■ The exercise
Starting at the line with "# Eyes at the" and stopping at the line with "if empty is", repeat each line exactly. Include both and omit the rest.

■ Information provided
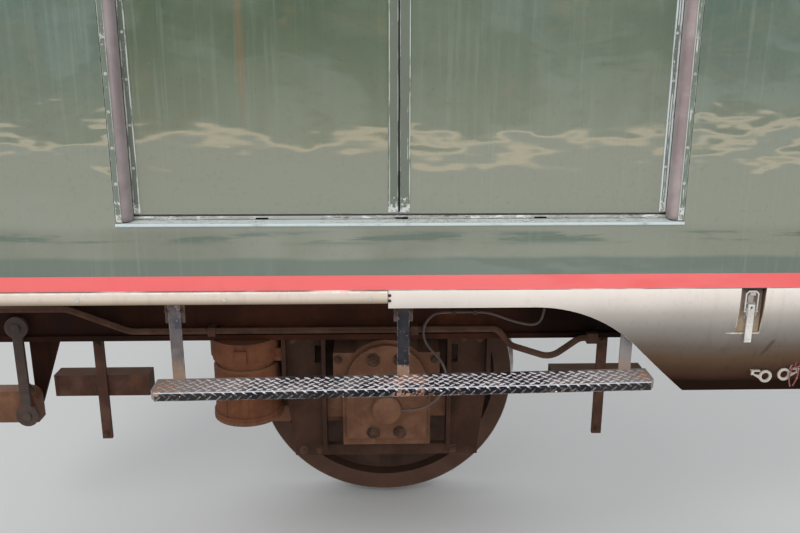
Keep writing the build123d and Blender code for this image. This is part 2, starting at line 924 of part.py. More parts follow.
with BuildPart() as side_bearer:
    with BuildSketch(plan(beam_head)):
        with Locations((-bearer_pitch, beam_depth + beam_w / 2)):
            Rectangle(side_bearer_w, beam_w)
    extrude(amount=bearer_foot - beam_head)
save(side_bearer.part, "side_bearer")

# Horn plates: one on each side of the axlebox, waisted, ribbed and slotted, tied below
horn_y = beam_depth + beam_w / 2 - horn_plate / 2
with BuildPart() as horns:
    for side in sides:
        inner = axle_x + side * horn_gap / 2
        with BuildSketch(front(horn_y)):
            with BuildLine():
                Polyline(
                    (inner, beam_foot),
                    (inner + side * horn_w, beam_foot),
                    (inner + side * horn_w, horn_waist),
                    (inner + side * (horn_w - horn_taper), horn_foot),
                    (inner, horn_foot),
                    close=True,
                )
            make_face()
            with Locations((inner + side * horn_slot_in, beam_foot - horn_slot_drop)):
                Rectangle(horn_slot_w, horn_slot_h, mode=Mode.SUBTRACT)
        extrude(amount=-horn_plate)
        for rib, rib_foot in ((0, horn_foot), (horn_w - horn_rib, horn_waist)):
            with BuildSketch(plan(beam_foot)):
                with Locations((inner + side * rib, horn_y)):
                    align = (Align.MIN if side > 0 else Align.MAX, Align.MAX)
                    Rectangle(horn_rib, horn_y - beam_depth, align=align)
            extrude(amount=rib_foot - beam_foot)
    with BuildSketch(front(horn_y)):
        with Locations((axle_x, horn_foot)):
            tie = horn_gap + 2 * (horn_w - horn_taper)
            Rectangle(tie, horn_tie_h, align=(Align.CENTER, Align.MAX))
    extrude(amount=-horn_plate)
save(horns.part, "horn_plates")

# Axlebox: arched head, square shoulders, guide lugs, and the arm with the seat of the spring pot
with BuildPart() as axlebox:
    with BuildSketch(front(box_depth)):
        with Locations((axle_x, axle_z + box_rise)):
            Circle(box_r)
            Rectangle(2 * box_r, box_rise + box_r, align=(Align.CENTER, Align.MAX))
        with Locations((axle_x, axle_z + shoulder_up)):
            Rectangle(2 * shoulder_half, shoulder_h, align=(Align.CENTER, Align.MAX))
        with Locations((axle_x, axle_z)):
            Circle(journal_r + journal_play, mode=Mode.SUBTRACT)
    extrude(amount=-box_w)
    with BuildSketch(front(horn_y)):
        for side in sides:
            with Locations((axle_x + side * (box_r - lug_root), axle_z)):
                align = (Align.MIN if side > 0 else Align.MAX, Align.CENTER)
                Rectangle(horn_gap / 2 - box_r + lug_root - lug_play, lug_h, align=align)
    extrude(amount=-horn_plate)
    with BuildSketch(front(arm_depth)):
        with Locations((axle_x - box_r + lug_root, arm_head)):
            arm = axle_x - box_r + lug_root - pot_x
            Rectangle(arm, arm_h, align=(Align.MAX, Align.MAX))
    extrude(amount=-arm_w)
    with BuildSketch(plan(arm_head)):
        with Locations((pot_x, beam_depth + beam_w / 2)):
            Circle(pot_r)
    extrude(amount=-arm_seat_t)
save(axlebox.part, "axlebox")

with BuildPart() as cover:
    with BuildSketch(front(box_depth)):
        with Locations((axle_x, axle_z + box_rise)):
            Circle(box_r - cover_margin)
            cover_h = box_rise + cover_below
            Rectangle(2 * (box_r - cover_margin), cover_h, align=(Align.CENTER, Align.MAX))
    extrude(amount=cover_t)
    with BuildSketch(front(box_depth - cover_t)):
        with Locations((axle_x, axle_z)):
            Circle(cap_r)
    extrude(amount=cap_t)
    chamfer(cover.faces().sort_by(Axis.Y)[0].edges(), cap_edge)
save(cover.part, "axlebox_cover")

# Wheelset half: journal, axle, hub, web, tread and flange as one turned piece
with BuildPart() as wheelset:
    with BuildSketch(section(axle_x)):
        with BuildLine():
            back = wheel_depth + wheel_w
            web_out = wheel_depth + (wheel_w - web_t) / 2
            profile = [
                (box_depth + journal_end, 0),
                (box_depth + journal_end, journal_r),
                (box_depth + box_w + box_gap, journal_r),
                (box_depth + box_w + box_gap, axle_r),
                (wheel_depth - hub_out, axle_r),
                (wheel_depth - hub_out, hub_r),
                (web_out, hub_r),
                (web_out, wheel_r - rim_t),
                (wheel_depth, wheel_r - rim_t),
                (wheel_depth, wheel_r),
                (back - flange_w, wheel_r),
                (back - flange_w / 2, wheel_r + flange_h),
                (back, wheel_r + flange_h / 2),
                (back, wheel_r - rim_t),
                (web_out + web_t, wheel_r - rim_t),
                (web_out + web_t, hub_r),
                (back + hub_out, hub_r),
                (back + hub_out, axle_r),
                (bay_depth - axle_end, axle_r),
                (bay_depth - axle_end, 0),
            ]
            Polyline(*[(depth, axle_z + r) for depth, r in profile], close=True)
        make_face()
    axle_line = Axis((axle_x, skin_y, foot_z + axle_z), (0, 1, 0))
    revolve(axis=axle_line)
save(wheelset.part, "wheelset")

# Spring pot: an upper housing under the beam over a lower cup on the axlebox arm
pot_y = beam_depth + beam_w / 2
with BuildPart() as pot_top:
    for drop, radius, height in (
        (0, pot_r, pot_h),
        (pot_h, pot_r - pot_rim, pot_rim_h),
        (pot_h + pot_rim_h, pot_r - pot_neck, pot_neck_h),
    ):
        with BuildSketch(plan(beam_foot - drop)):
            with Locations((pot_x, pot_y)):
                Circle(radius)
        extrude(amount=-height)
    with BuildSketch(front(pot_y)):
        with Locations((pot_x, beam_foot - pot_pad_drop)):
            Rectangle(pot_pad_w, pot_pad_h, align=(Align.CENTER, Align.MAX))
    extrude(amount=pot_r + pot_pad_out)
    with BuildSketch(front(pot_lug_depth)):
        with Locations((pot_x, beam_foot - pot_lug_drop)):
            pot_lug = axle_x - horn_gap / 2 - horn_w - pot_x
            Rectangle(pot_lug, pot_lug_h, align=(Align.MIN, Align.MAX))
    extrude(amount=-pot_lug_t)
save(pot_top.part, "spring_housing")

with BuildPart() as pot_cup:
    cup_top = beam_foot - pot_h - pot_rim_h - pot_neck_h
    cup_h = cup_top - arm_head
    for radius, height in ((pot_r - cup_in, cup_h), (pot_r - cup_foot_in, cup_foot_h)):
        with BuildSketch(plan(arm_head)):
            with Locations((pot_x, pot_y)):
                Circle(radius)
        extrude(amount=height)
    chamfer(pot_cup.edges().group_by(Axis.Z)[-1], cup_edge)
save(pot_cup.part, "spring_cup")

# Brake pipe along the beam, dipping to its union, and the clips that hold it
pipe_route = (
    (beam_left, -385),
    (-1100, -385),
    (-900, pipe_level),
    (334, pipe_level),
    (378, -524),
    (520, -571),
    (union_x - union_lead, -500),
    (union_x, -500),
)
with BuildPart() as pipe:
    with BuildLine(front(pipe_depth)) as run:
        FilletPolyline(*pipe_route, radius=pipe_bends)
    with BuildSketch(Plane(origin=run.line @ 0, z_dir=run.line % 0)):
        Circle(pipe_r)
    sweep()
save(pipe.part, "brake_pipe")

with BuildPart() as pipe_clips:
    for x in pipe_clip_x:
        with BuildSketch(section(x)):
            with Locations((beam_depth, pipe_level)):
                reach = beam_depth - pipe_depth + pipe_r + clip_t
                Rectangle(reach, 2 * (pipe_r + clip_t), align=(Align.MAX, Align.CENTER))
            with Locations((pipe_depth, pipe_level)):
                Circle(pipe_r + pivot_play, mode=Mode.SUBTRACT)
        extrude(amount=pipe_clip_w)
    with BuildSketch(front(beam_depth - beam_flange)):
        with Locations((union_x, pipe_route[-1][1])):
            Rectangle(union_w, union_h, align=(Align.MIN, Align.CENTER))
    extrude(amount=2 * pipe_r + pipe_off)
save(pipe_clips.part, "pipe_clips")

# Cable from the axlebox cap to its gland on the beam, over the pipe and through two clips
cable_route = (
    (axle_x + cap_r + seat_gap, axle_z),
    (72, axle_z),
    (138, -716),
    (168, -640),
    (145, -570),
    (90, -515),
    (78, -455),
    (110, -406),
    (150, cable_level),
    (285, cable_level),
    (320, -408),
    (395, -437),
    (468, -450),
    (gland_x, -400),
    (gland_x, -345),
)
with BuildPart() as cable:
    with BuildLine(front(cable_depth)) as lead:
        FilletPolyline(*cable_route, radius=easy_radii(cable_route))
    with BuildSketch(Plane(origin=lead.line @ 0, z_dir=lead.line % 0)):
        RegularPolygon(cable_r, cable_sides)
    sweep()
save(cable.part, "axlebox_cable")
print("cable bend radii", [round(r) for r in easy_radii(cable_route)])
print("cable length", round(lead.wires()[0].length))

with BuildPart() as cable_clips:
    for x in cable_clip_x:
        with BuildSketch(section(x)):
            with Locations((beam_depth, cable_level)):
                reach = beam_depth - cable_depth + cable_r + clip_t
                Rectangle(reach, 2 * (cable_r + clip_t), align=(Align.MAX, Align.CENTER))
            with Locations((cable_depth, cable_level)):
                Circle(cable_r + pivot_play, mode=Mode.SUBTRACT)
        extrude(amount=cable_clip_w)
    with BuildSketch(front(beam_depth)):
        with Locations((gland_x, cable_route[-1][1])):
            Rectangle(gland_w, gland_h, align=(Align.CENTER, Align.MIN))
    extrude(amount=beam_depth - cable_depth + 2 * cable_r)
save(cable_clips.part, "cable_clips")

# Brake hangers under the beam and the brake beam on each
with BuildPart() as brake_hangers:
    with BuildSketch(front(hanger_bar_depth)):
        for x in hanger_bar_x:
            with Locations((x, beam_foot)):
                Rectangle(hanger_bar_w, beam_foot - hanger_bar_foot, align=(Align.CENTER, Align.MAX))
    extrude(amount=-hanger_bar_t)
save(brake_hangers.part, "brake_hangers")

with BuildPart() as brake_beams:
    with BuildSketch(front(hanger_bar_depth + hanger_bar_t)):
        for x in hanger_bar_x:
            with Locations((x + brake_beam_shift, brake_beam_head)):
                Rectangle(brake_beam_w, brake_beam_h, align=(Align.CENTER, Align.MAX))
    extrude(amount=-brake_beam_t)
save(brake_beams.part, "brake_beams")

# Swing link on a pin in the beam, and the end of the spring plank that it carries
link_depth = beam_depth - beam_flange - link_t - pipe_off
with BuildPart() as link:
    with BuildSketch(front(link_depth)):
        with Locations((link_x, link_eye), (link_x, link_foot)):
            Circle(link_eye_r)
        with Locations((link_x, link_eye)):
            Rectangle(link_w, link_eye - link_foot, align=(Align.CENTER, Align.MAX))
    extrude(amount=-link_t)
    with BuildSketch(front(beam_depth)):
        with Locations((link_x, link_eye), (link_x, link_foot)):
            Circle(link_pin_r)
    extrude(amount=beam_depth - link_depth + link_pin_out)
save(link.part, "swing_link")

with BuildPart() as plank:
    with BuildSketch(front(beam_depth)):
        with Locations((beam_left, plank_foot)):
            Rectangle(plank_w, plank_head - plank_foot, align=(Align.MIN, Align.MIN))
    extrude(amount=-beam_w / 2)
    corner = plank.edges().filter_by(Axis.Y).sort_by(Axis.X)[-2:].sort_by(Axis.Z)[-1]
    fillet(corner, plank_corner)
save(plank.part, "spring_plank")

# Eyes at the curved foot of the skirt: upright rings whose tails hang from tabs that stand out of it
with BuildPart() as eyes:
    for from_end, eye_z, way in zip(eye_from_end, eye_height, (-1, 1)):
        eye_x = half_bay - from_end
        tip_x, tip_z = eye_x + way * eye_tail, eye_z + eye_tail_up
        with BuildSketch(front(eye_depth)):
            with Locations((eye_x, eye_z)):
                Circle(eye_r)
            with BuildLine():
                Polyline((eye_x, eye_z), (eye_x, eye_z - eye_r), (tip_x, tip_z), close=True)
            make_face()
            with Locations((tip_x - way * eye_strap_w / 2, tip_z - eye_strap_w / 2)):
                strap = eye_tab_up - eye_tail_up + eye_strap_w / 2
                Rectangle(eye_strap_w, strap, align=(Align.CENTER, Align.MIN))
            with Locations((eye_x, eye_z)):
                Circle(eye_hole_r, mode=Mode.SUBTRACT)
        extrude(amount=-eye_t)
        with BuildSketch(front(eye_depth)):
            with Locations((tip_x - way * eye_tab_w / 2, eye_z + eye_tab_up)):
                Rectangle(eye_tab_w, eye_t)
        extrude(amount=-eye_tab_reach)
    with BuildSketch(section(half_bay)):
        with Locations((skirt_radius, skirt_start)):
            Circle(skirt_radius + seat_gap)
    extrude(amount=-bay_length / 2, mode=Mode.SUBTRACT)
save(eyes.part, "skirt_eyes")
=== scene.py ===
# %% [markdown]
# Side door bay of a passenger coach, dressed for a picture.
# The solid model comes in packed as a frame: every node already stands where it belongs, in metres,
# with X along the coach, Y into it and Z up. This script adds what solids leave out, which is paint,
# dirt, rust, screws, tread lugs and soft strips, and then a camera, a floor and soft light.
# The frame is loaded first, because every later step measures itself against it.

# %% Load the frame
import bmesh
import bpy
import math
import random
from mathutils import Matrix, Vector


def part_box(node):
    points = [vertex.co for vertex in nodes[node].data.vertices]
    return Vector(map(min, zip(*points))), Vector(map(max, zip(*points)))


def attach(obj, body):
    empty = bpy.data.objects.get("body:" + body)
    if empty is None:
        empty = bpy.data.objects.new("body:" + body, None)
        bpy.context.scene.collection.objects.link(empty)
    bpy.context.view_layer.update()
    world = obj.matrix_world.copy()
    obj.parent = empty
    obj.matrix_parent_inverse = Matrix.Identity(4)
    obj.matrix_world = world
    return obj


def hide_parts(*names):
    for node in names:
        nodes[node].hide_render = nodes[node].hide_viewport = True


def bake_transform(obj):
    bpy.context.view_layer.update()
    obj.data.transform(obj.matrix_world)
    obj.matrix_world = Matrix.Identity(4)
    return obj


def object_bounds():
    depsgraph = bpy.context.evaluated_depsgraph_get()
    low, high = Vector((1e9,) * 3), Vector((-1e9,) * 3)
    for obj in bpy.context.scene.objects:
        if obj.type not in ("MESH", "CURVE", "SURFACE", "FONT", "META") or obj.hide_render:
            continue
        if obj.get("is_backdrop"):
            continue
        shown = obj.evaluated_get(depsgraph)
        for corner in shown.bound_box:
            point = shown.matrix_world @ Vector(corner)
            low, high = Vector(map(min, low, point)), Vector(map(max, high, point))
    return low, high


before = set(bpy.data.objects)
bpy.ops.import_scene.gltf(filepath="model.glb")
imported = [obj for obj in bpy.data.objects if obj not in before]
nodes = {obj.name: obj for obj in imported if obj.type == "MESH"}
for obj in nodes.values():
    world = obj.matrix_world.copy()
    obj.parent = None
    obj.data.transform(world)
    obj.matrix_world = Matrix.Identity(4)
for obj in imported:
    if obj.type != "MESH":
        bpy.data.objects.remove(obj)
cad_low, cad_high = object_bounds()

# %% [markdown]
# The drawings give depths from the outer face of the body side and heights from the foot of the
# doors. One small function turns such a place into frame metres, so that the numbers below can be
# read against the drawings. The skin and the doors' feet are read from the frame itself. A leaf's
# box starts at the end of its lower pin, 28 mm under its foot.

# %% Places on the coach
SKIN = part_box("body_side")[0].y
LOWER_PIN = 0.028
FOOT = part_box("door_leaf_left")[0].z + LOWER_PIN
MM = 0.001
SIDES = (("left", -1), ("right", 1))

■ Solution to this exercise
# Eyes at the curved foot of the skirt: upright rings whose tails hang from tabs that stand out of it
with BuildPart() as eyes:
    for from_end, eye_z, way in zip(eye_from_end, eye_height, (-1, 1)):
        eye_x = half_bay - from_end
        tip_x, tip_z = eye_x + way * eye_tail, eye_z + eye_tail_up
        with BuildSketch(front(eye_depth)):
            with Locations((eye_x, eye_z)):
                Circle(eye_r)
            with BuildLine():
                Polyline((eye_x, eye_z), (eye_x, eye_z - eye_r), (tip_x, tip_z), close=True)
            make_face()
            with Locations((tip_x - way * eye_strap_w / 2, tip_z - eye_strap_w / 2)):
                strap = eye_tab_up - eye_tail_up + eye_strap_w / 2
                Rectangle(eye_strap_w, strap, align=(Align.CENTER, Align.MIN))
            with Locations((eye_x, eye_z)):
                Circle(eye_hole_r, mode=Mode.SUBTRACT)
        extrude(amount=-eye_t)
        with BuildSketch(front(eye_depth)):
            with Locations((tip_x - way * eye_tab_w / 2, eye_z + eye_tab_up)):
                Rectangle(eye_tab_w, eye_t)
        extrude(amount=-eye_tab_reach)
    with BuildSketch(section(half_bay)):
        with Locations((skirt_radius, skirt_start)):
            Circle(skirt_radius + seat_gap)
    extrude(amount=-bay_length / 2, mode=Mode.SUBTRACT)
save(eyes.part, "skirt_eyes")
=== scene.py ===
# %% [markdown]
# Side door bay of a passenger coach, dressed for a picture.
# The solid model comes in packed as a frame: every node already stands where it belongs, in metres,
# with X along the coach, Y into it and Z up. This script adds what solids leave out, which is paint,
# dirt, rust, screws, tread lugs and soft strips, and then a camera, a floor and soft light.
# The frame is loaded first, because every later step measures itself against it.

# %% Load the frame
import bmesh
import bpy
import math
import random
from mathutils import Matrix, Vector


def part_box(node):
    points = [vertex.co for vertex in nodes[node].data.vertices]
    return Vector(map(min, zip(*points))), Vector(map(max, zip(*points)))


def attach(obj, body):
    empty = bpy.data.objects.get("body:" + body)
    if empty is None:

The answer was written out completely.